The height of the machine does mean that you can't use the brush under low furniture - particularly as you're actually holding it at the highest point, but I've found it very good at getting into places like the space between the loo and the wall in the cloakroom. It also works on hard floors. I did worry about how I could get to the brush to remove the long threads which seem to bedevil the Dyson, but in six months it's never happened.

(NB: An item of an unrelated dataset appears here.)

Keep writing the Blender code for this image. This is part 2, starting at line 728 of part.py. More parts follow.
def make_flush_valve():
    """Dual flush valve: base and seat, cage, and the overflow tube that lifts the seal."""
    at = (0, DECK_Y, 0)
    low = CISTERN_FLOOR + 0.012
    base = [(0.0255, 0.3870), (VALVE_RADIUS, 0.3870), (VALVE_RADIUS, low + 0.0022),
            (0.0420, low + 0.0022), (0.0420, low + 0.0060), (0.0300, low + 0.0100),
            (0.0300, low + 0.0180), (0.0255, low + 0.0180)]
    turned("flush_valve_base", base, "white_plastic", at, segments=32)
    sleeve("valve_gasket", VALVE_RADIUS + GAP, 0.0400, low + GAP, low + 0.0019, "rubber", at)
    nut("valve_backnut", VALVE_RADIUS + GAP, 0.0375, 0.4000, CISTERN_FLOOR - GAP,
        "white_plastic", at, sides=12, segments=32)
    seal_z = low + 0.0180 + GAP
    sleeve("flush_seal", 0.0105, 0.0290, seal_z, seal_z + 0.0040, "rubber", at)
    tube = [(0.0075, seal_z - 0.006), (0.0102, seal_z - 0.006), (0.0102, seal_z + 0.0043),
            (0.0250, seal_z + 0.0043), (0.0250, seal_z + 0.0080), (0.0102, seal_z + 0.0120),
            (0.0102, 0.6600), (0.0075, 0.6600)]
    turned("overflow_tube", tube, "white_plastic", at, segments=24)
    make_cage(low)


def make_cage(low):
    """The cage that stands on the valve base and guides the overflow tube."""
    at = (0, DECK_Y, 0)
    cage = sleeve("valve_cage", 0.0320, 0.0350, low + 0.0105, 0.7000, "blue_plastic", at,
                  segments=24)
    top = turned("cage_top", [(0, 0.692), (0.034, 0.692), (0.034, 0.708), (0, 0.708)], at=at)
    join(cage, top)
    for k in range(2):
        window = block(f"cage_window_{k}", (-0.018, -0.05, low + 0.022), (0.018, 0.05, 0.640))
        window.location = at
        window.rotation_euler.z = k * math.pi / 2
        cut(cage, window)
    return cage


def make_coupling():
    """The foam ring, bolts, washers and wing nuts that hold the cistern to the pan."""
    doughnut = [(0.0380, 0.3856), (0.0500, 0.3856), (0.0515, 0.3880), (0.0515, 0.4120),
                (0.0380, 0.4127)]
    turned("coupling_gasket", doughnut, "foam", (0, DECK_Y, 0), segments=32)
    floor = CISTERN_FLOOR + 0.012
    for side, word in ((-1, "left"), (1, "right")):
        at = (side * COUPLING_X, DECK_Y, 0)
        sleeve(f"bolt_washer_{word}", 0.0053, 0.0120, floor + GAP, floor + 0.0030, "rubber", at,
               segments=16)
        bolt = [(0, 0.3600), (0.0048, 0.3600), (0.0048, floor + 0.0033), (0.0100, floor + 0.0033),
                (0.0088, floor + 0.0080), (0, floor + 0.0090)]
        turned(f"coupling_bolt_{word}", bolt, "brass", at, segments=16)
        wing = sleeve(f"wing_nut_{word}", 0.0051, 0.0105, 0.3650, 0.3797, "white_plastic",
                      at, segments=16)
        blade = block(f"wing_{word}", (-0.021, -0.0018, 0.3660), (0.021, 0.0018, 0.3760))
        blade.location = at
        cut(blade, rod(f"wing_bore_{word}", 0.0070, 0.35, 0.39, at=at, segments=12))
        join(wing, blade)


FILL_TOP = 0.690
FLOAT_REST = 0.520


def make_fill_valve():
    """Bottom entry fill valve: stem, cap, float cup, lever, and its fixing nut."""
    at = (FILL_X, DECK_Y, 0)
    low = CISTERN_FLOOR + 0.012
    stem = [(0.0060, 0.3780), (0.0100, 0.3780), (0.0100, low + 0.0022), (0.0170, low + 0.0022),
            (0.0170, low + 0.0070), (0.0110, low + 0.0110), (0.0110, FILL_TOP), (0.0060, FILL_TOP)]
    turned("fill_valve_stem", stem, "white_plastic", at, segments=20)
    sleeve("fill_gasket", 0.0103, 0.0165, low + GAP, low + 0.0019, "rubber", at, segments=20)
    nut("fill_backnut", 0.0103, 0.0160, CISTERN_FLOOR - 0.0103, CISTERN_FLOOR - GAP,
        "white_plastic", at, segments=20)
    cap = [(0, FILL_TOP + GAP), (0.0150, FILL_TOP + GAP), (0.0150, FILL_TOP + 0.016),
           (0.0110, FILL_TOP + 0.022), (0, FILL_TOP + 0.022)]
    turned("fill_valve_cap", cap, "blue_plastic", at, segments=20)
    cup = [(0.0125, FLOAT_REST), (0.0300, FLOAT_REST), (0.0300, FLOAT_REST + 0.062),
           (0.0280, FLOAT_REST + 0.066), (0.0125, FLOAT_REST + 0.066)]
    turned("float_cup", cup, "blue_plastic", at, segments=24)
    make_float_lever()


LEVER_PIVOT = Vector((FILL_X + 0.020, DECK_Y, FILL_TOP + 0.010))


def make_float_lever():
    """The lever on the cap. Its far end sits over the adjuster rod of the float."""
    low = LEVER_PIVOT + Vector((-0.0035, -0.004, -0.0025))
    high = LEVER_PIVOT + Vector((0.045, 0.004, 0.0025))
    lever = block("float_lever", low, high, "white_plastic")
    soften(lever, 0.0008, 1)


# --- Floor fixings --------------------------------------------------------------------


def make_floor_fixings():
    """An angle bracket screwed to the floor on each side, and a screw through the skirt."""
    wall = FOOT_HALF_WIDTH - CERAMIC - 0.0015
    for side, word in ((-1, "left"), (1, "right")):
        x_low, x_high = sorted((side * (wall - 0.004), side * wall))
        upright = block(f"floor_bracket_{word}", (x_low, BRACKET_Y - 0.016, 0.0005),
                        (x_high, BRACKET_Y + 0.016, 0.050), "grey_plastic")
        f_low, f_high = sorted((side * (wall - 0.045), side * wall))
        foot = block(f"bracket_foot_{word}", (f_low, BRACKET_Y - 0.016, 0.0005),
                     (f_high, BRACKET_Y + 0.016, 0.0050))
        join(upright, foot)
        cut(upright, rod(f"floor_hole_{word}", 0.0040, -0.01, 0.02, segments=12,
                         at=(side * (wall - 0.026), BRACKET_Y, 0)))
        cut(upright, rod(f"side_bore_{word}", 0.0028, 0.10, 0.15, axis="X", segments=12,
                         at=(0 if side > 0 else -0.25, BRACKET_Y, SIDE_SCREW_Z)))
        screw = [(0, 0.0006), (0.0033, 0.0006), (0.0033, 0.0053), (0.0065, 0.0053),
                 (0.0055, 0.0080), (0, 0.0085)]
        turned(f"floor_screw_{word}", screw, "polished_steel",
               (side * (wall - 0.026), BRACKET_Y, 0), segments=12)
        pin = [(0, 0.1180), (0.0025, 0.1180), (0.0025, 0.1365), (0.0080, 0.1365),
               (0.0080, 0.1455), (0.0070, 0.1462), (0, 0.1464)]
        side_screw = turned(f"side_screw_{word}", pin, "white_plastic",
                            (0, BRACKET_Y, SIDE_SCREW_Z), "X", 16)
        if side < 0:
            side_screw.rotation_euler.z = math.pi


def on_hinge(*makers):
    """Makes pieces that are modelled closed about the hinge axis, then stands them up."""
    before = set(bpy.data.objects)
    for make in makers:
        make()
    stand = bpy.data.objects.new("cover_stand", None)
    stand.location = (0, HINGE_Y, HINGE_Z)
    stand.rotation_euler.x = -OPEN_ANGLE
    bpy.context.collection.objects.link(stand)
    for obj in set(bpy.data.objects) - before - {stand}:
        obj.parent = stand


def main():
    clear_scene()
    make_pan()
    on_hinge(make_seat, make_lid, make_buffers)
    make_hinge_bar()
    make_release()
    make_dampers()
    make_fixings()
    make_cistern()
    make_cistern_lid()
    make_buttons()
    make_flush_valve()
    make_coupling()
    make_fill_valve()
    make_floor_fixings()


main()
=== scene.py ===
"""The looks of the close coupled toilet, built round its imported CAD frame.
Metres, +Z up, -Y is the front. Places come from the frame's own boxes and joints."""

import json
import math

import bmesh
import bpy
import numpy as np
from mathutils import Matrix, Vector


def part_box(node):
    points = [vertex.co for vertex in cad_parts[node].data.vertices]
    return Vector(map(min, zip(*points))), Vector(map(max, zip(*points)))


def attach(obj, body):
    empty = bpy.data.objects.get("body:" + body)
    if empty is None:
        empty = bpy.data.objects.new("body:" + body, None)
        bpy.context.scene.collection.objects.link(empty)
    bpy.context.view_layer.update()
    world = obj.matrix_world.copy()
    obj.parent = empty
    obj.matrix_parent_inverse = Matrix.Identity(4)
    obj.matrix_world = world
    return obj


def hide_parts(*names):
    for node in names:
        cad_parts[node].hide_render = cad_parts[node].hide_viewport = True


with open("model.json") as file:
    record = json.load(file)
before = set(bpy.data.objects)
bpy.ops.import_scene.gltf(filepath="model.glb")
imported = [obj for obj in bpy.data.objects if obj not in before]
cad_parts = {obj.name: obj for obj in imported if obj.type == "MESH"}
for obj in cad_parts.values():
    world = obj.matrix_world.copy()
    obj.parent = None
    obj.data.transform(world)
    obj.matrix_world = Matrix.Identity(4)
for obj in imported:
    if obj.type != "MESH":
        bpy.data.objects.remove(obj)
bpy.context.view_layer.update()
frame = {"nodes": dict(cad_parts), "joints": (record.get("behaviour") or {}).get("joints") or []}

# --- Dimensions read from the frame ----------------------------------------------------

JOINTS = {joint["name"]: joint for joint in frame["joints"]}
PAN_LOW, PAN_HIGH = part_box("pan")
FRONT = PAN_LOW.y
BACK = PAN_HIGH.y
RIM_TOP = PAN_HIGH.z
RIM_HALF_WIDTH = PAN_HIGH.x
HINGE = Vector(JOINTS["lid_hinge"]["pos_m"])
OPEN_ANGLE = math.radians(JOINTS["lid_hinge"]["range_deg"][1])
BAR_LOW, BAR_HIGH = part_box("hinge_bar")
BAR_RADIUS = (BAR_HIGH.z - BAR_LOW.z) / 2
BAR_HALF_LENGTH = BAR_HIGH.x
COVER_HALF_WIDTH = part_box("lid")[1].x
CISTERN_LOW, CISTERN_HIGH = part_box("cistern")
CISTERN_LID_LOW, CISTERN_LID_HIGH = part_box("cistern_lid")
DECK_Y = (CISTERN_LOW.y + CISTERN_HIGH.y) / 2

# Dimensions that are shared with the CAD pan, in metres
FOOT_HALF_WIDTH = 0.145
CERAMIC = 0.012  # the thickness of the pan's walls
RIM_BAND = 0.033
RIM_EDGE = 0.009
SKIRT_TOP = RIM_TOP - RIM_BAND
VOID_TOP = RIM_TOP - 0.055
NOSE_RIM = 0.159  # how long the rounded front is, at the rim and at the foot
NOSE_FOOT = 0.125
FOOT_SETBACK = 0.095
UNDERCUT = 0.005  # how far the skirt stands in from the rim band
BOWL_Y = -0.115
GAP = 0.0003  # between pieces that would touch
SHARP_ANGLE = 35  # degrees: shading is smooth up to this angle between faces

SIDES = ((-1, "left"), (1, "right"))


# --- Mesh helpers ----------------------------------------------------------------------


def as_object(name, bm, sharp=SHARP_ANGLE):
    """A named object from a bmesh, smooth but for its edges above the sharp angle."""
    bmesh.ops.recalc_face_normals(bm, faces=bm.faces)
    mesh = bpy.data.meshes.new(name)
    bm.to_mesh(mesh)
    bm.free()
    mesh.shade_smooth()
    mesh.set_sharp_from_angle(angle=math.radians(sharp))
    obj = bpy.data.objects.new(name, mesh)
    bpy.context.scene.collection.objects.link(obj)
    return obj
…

Using the dusting brush or crevice tool is a little more complicated. The dusting brush is a permanent fixture on the hose and when you want to use the crevice tool this fits into the middle of the dusting brush. It's also necessary to remember to close a flap over the motorised brush to stop air being sucked through that area. If you forget you find yourself enveloped in a cloud of dust. I speak from experience here. I've found the dusting tool excellent for removing the dust and fluff from curtains which aren't in regular use. A pair which I though were going to have to go to the cleaners got a reprieve last week after The Hunter left them looking smart again. At rest the hose is just 24cm long but extends to over 80cm in use. Holding the machine in one hand and the hose in the other it was the work of only ten minutes or so to thoroughly vacuum the curtains.
The crevice tool works well on the edges of the stair treads and is good for getting down the sides of the cushions on the sofa, where dog hairs seem to accumulate. I've a minor quibble that there's nowhere to house the crevice tool on the machine, so it has to be stored and carried separately.
Debris is collected in a clear pod - there are no bags to change. I've two quibbles here. The first is that the pod is easy to remove but difficult to replace. It's been the cause of more bad language in our house than almost anything in the last six months. There is a knack to doing it, but I have to work it out every time that I empty the pod. The second is that the pod comes in two pieces but debris doesn't always move smoothly through from one part to the other. The pod can look as though it's empty whilst fluff is backing up elsewhere.
The HEPA filter seems to be effective. Our dog with the problem skin has not complained. The filter needs to be washed about once a month and replaced about every six months at a cost of £4.99. I've only found the filters to be available from the manufacturer but my recent purchase was trouble-free. Obligingly you're supplied with an order form pre-printed with the filter details on the back of the manual.
Some thought has gone into the design of the machine. The on/off switch comes very neatly to hand as you hold the machine and it's nicely balanced when you carry it. I do feel though that functionality has been sacrificed to design in the overall look. There are two wheels at the front of the machine just behind the brush head, but just one roller in the middle of the machine. When the hose is extended it's very easy to unbalance the machine. It tumbles very neatly down the stairs and catching it by hauling on the hose should be a one-off, I think.
I know that I've produced quite a few niggles about this machine but I'm going to recommend it and give it four stars. It's value for money, does a good job and the niggles don't really affect that. My husband will even use it to vacuum the inside of the car. He thinks the machine is noisy. I don't, but that's perhaps because I've got a greater tolerance to the sound of a vacuum cleaner, particularly when it's being used by someone else.